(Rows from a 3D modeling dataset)
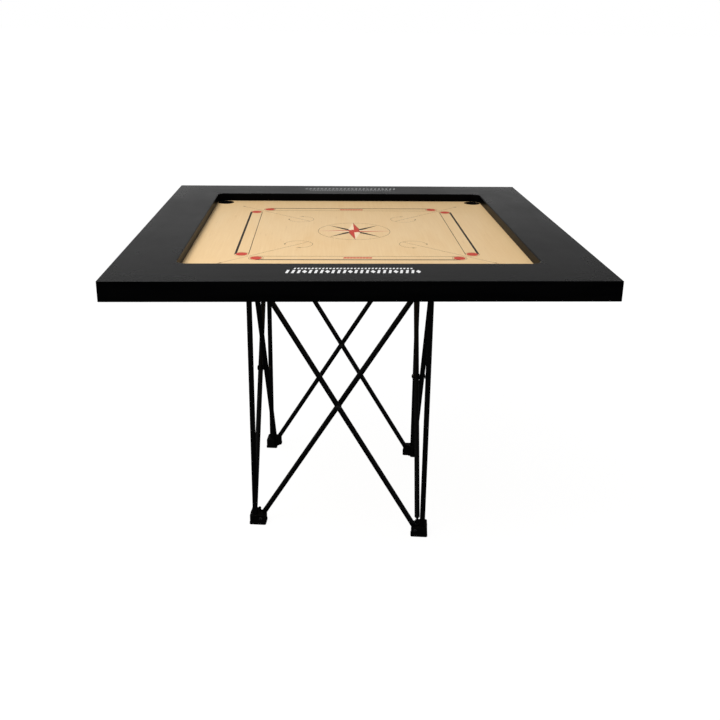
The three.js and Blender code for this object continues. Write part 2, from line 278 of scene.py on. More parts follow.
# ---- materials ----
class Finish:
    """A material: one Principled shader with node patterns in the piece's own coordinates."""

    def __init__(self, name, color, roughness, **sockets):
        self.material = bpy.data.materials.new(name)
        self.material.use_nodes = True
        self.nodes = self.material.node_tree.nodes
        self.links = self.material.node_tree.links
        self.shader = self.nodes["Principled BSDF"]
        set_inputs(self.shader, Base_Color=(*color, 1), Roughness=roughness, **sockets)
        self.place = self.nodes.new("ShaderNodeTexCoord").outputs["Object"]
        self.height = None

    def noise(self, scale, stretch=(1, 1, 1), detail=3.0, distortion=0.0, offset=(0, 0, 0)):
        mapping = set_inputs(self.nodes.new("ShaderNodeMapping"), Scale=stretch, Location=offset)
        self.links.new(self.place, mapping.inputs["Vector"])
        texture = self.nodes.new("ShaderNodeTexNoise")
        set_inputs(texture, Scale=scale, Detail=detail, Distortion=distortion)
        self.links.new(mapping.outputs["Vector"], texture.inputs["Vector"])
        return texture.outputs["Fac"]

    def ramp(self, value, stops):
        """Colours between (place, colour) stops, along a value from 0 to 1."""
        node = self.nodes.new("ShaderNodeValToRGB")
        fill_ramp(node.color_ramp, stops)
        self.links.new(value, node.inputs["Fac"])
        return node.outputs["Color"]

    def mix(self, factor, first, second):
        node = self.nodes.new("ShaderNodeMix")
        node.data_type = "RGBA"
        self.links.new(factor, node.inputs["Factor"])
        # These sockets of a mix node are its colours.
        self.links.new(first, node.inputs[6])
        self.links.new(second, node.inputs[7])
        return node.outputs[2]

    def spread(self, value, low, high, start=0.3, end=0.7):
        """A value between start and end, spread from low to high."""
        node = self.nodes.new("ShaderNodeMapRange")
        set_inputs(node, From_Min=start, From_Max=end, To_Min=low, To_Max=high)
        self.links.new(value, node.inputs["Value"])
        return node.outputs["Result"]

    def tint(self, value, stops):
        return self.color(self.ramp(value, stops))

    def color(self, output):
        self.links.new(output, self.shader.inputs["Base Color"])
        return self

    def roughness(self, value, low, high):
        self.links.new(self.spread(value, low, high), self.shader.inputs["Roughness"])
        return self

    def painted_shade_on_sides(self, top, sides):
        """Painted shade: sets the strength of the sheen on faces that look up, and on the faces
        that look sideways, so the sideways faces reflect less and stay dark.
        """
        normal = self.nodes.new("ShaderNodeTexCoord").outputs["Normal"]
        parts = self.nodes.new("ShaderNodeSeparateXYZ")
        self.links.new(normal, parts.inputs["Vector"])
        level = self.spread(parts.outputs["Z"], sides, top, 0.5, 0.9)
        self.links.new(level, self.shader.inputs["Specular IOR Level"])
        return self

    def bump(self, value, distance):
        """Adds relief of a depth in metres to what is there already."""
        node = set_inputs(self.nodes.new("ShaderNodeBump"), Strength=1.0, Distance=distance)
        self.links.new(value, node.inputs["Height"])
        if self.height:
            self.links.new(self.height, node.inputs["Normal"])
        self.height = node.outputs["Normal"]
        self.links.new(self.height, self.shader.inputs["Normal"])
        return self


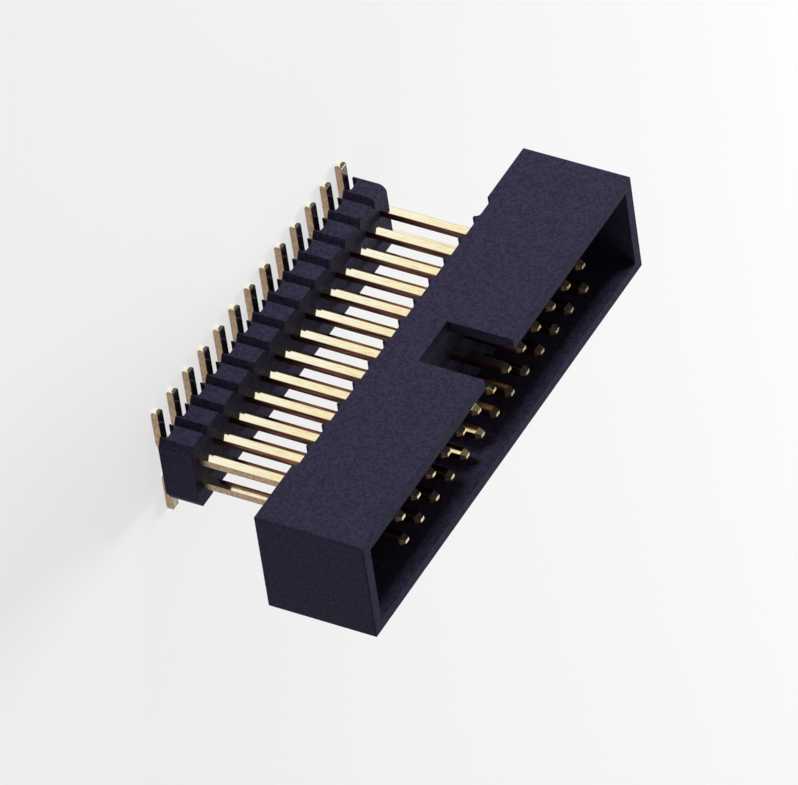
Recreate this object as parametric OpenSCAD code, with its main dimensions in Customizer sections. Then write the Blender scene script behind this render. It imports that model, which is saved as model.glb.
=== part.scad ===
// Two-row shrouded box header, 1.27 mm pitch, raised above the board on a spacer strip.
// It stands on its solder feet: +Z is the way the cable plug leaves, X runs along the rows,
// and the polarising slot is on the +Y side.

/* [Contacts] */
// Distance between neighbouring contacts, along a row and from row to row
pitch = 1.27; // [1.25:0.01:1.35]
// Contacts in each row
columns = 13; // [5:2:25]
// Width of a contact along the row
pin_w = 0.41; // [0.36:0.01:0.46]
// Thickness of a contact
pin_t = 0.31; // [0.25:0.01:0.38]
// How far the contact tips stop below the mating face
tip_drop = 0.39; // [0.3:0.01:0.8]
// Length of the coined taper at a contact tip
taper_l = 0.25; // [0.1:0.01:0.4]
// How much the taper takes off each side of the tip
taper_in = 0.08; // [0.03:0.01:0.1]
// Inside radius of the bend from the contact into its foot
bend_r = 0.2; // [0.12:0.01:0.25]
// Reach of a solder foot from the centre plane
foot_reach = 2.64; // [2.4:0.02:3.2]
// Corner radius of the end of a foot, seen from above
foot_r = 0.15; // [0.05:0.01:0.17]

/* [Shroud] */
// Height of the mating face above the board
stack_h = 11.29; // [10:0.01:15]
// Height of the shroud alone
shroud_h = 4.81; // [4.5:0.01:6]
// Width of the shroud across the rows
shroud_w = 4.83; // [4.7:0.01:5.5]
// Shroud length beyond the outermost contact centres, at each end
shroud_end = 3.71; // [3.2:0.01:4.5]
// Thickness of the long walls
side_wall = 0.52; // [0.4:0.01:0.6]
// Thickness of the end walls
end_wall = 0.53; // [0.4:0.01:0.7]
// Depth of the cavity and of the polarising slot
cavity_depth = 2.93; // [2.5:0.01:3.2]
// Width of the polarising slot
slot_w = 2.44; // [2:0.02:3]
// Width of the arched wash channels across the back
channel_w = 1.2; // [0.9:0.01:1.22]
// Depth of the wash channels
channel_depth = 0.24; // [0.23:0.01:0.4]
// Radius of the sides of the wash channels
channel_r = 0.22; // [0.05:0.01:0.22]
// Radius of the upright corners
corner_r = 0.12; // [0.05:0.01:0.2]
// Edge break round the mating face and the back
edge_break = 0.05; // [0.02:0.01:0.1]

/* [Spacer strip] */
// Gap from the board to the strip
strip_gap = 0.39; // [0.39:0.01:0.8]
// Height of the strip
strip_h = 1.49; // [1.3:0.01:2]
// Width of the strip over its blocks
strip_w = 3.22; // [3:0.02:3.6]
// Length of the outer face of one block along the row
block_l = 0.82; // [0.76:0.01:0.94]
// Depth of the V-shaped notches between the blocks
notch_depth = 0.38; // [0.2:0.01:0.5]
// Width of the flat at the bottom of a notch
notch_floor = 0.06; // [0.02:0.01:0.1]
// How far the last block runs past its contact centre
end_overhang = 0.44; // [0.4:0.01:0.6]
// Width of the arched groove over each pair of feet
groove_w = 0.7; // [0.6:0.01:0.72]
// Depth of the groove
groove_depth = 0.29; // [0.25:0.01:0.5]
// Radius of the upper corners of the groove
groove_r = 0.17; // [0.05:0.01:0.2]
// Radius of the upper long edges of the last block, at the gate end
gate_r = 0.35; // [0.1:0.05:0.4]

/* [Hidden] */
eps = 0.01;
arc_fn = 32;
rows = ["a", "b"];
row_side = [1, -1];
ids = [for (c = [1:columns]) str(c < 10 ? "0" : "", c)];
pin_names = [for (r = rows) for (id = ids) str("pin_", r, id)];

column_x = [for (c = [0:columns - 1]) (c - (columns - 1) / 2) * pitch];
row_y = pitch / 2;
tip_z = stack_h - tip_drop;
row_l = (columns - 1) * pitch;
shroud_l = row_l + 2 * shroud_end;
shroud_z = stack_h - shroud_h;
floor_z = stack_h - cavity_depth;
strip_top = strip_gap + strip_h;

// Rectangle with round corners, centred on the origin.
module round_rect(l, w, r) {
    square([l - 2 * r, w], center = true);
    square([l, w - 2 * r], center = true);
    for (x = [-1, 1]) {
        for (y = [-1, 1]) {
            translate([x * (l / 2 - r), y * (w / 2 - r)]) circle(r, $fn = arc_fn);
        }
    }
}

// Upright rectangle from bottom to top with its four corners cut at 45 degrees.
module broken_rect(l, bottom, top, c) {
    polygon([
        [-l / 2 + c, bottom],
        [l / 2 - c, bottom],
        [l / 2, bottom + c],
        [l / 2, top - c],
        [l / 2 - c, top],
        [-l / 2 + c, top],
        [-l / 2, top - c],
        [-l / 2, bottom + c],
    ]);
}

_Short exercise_
Write out exactly the lines from the start of the material through the line with "material: one Principled". No other output is expected.

_Solution for this task_
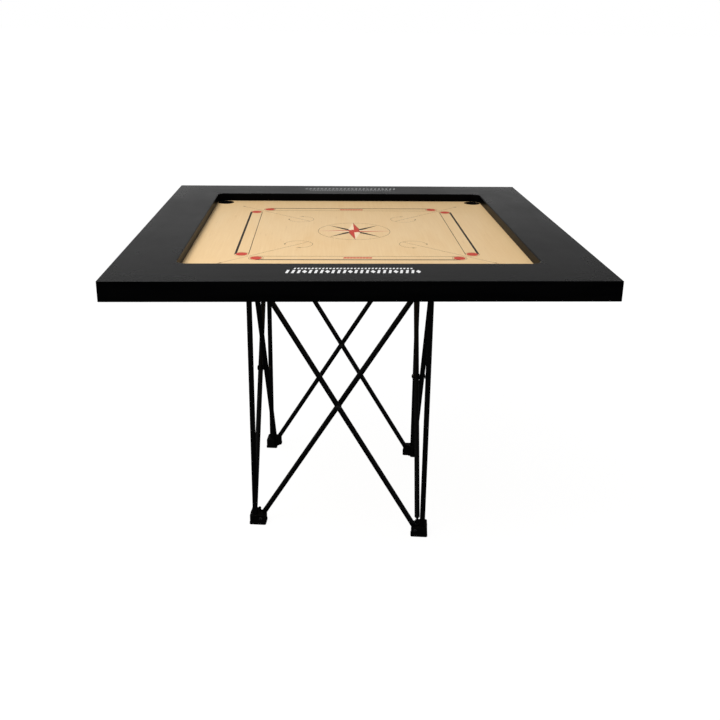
The three.js and Blender code for this object continues. Write part 2, from line 278 of scene.py on. More parts follow.
# ---- materials ----
class Finish:
    """A material: one Principled shader with node patterns in the piece's own coordinates."""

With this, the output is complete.